Сами того не ведая, мы владеем ключом от рая. Мы много говорим о понимании и общении — не только с такими же, как мы, людьми, но и с умершими, и с теми, кто еще не родился, и с обитателями других сфер, других вселенных. Мы верим, что будут открыты великие тайны. Мы надеемся, что наука — или в крайнем случае религия — укажет нам путь. Мы грезим о жизни в отдаленном будущем, которая будет совершенно не похожа на ту, которую мы знаем; мы наделяем самих себя мистическими способностями. Однако писатели уже доказали не только свою магическую силу, но и существование вселенных, без труда проникающих в нашу маленькую вселенную и столь нам знакомых, как если бы мы посетили их самолично. У этих людей не было «тайных» учителей, которые посвящали их. Они появились на свет от родителей, подобных нашим собственным, они росли в той же среде, что и мы. Что же тогда делает их стоящими особняком? Не одно только воображение, ведь и в других сферах жизни люди проявляли равную силу воображения. Не одно только мастерство, ведь и другие художники используют не менее сложные технические приемы. Нет, в писателе для меня кардинально важной является его способность «эксплуатировать» то громадное безмолвие, что окутывает всех нас. Из всех художников он один в высшей степени сознает, что «в начале было Слово, и Слово было у Бога, и Слово было Бог». Улавливая дух, наполняющий все творение, он переводит его в знаки и символы. Претендуя на то, чтобы общаться с ближними, он, сам того не ведая, учит нас соединяться с Создателем. Используя язык в качестве инструмента, он показывает, что это не язык вовсе, а молитва. Особого рода молитва, которая ничего не просит у Создателя. «Хвали, душа моя, Господа». Так это звучит — не важно, на каком наречии и по какому поводу. «Буду восхвалять Господа, доколе жив; буду петь Богу моему, доколе есмь».
Разве не о «небесном творении» говорится здесь?

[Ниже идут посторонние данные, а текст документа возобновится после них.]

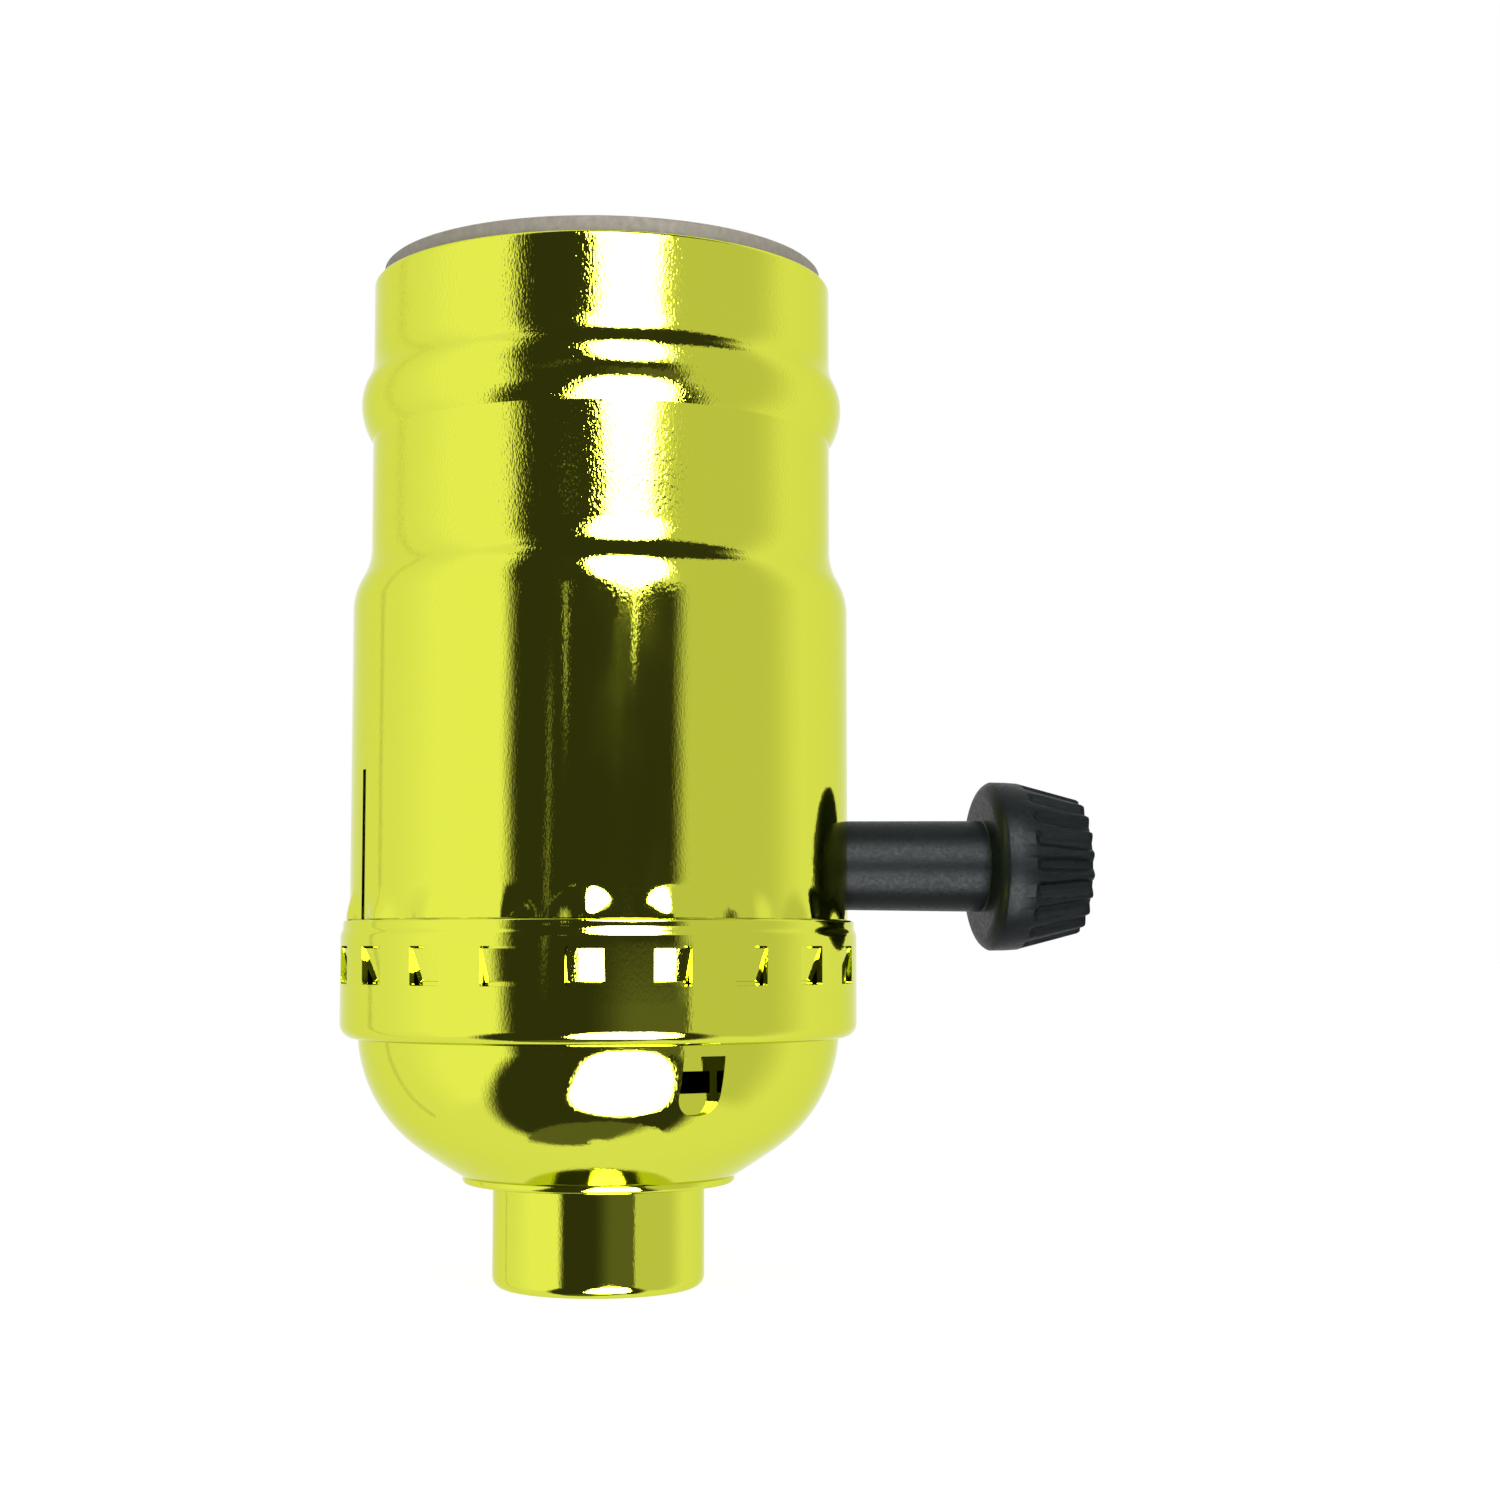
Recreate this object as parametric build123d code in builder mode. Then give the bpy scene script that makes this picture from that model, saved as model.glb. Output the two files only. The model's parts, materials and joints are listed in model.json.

Так не будем спрашивать, что делают в потустороннем мире великие и прославленные. Знайте, что они по-прежнему поют хвалу Господу. Здесь, на земле, они просто упражнялись. Там их песни достигают совершенства.
В очередной раз должен я упомянуть русских, тех загадочных писателей девятнадцатого века, которые знали, что есть лишь одна задача, лишь одна высшая радость — установить совершенную жизнь здесь, на земле[16].
ТОЛЬКО В САМЫЕ ПОСЛЕДНИЕ ГОДЫ Я НАЧАЛ ПЕРЕЧИТЫВАТЬ — и только некоторые книги. Я могу точно назвать те книги, которые первыми отметил, чтобы перечесть: «Рождение трагедии», «Вечный муж», «Алиса в Стране чудес», «Императорская оргия», «Мистерии» Гамсуна. Как я уже не раз говорил, Гамсун — это один из тех авторов, которые оказали жизненно важное влияние на меня как писателя. Ни одна из его книг не заинтересовала меня столь же сильно, как «Мистерии». В тот период, о котором уже было сказано выше, когда я начал разбирать по косточкам своих любимых авторов, чтобы открыть тайную силу их волшебства, мое внимание привлекли следующие люди: прежде всего Гамсун, затем Артур Мейчен{20}, затем Томас Манн. Когда я дошел до «Рождения трагедии», я вспомнил, как был буквально оглушен магической властью Ницше над словом. Лишь несколько лет назад — спасибо за это Эве Сайкльяноу — я вновь подпал под очарование этой поразительной книги.
Я только что упомянул Томаса Манна. В течение целого года я жил вместе с Гансом Касторпом из «Волшебной горы» как с живым человеком, могу даже сказать, как с кровным братом. Но очень меня интересовало и никак мне не давалось в тот «аналитический» период, о котором я говорил, искусство Манна как автора коротких рассказов или новелл. В то время «Смерть в Венеции» казалась мне недостижимым образцом рассказа. Однако через несколько лет мое мнение о Томасе Манне и его «Смерти в Венеции», в частности, радикально изменилось. Это довольно занятная история, вероятно, стоит того, чтобы ее рассказать. Вот как все произошло… В первые мои дни в Париже я познакомился с очень обаятельным и совершенно беспардонным человеком, которого считал гением. Его звали Джон Николс. Он был художником. Как многие ирландцы, он владел даром слова. Слушать его было исключительным удовольствием, обсуждал ли он живопись, литературу, музыку или просто нес чепуху. У него был вкус к обличению, и, когда он приходил в ярость, на язык ему лучше было не попадаться. Как-то раз я заговорил о своем преклонении перед Томасом Манном и стал восхвалять «Смерть в Венеции». Николс отвечал мне глумливыми насмешками. В отчаянии я сказал, что принесу книгу и прочту ему эту новеллу вслух. Признавшись, что никогда не читал ее, он счел мое предложение превосходным.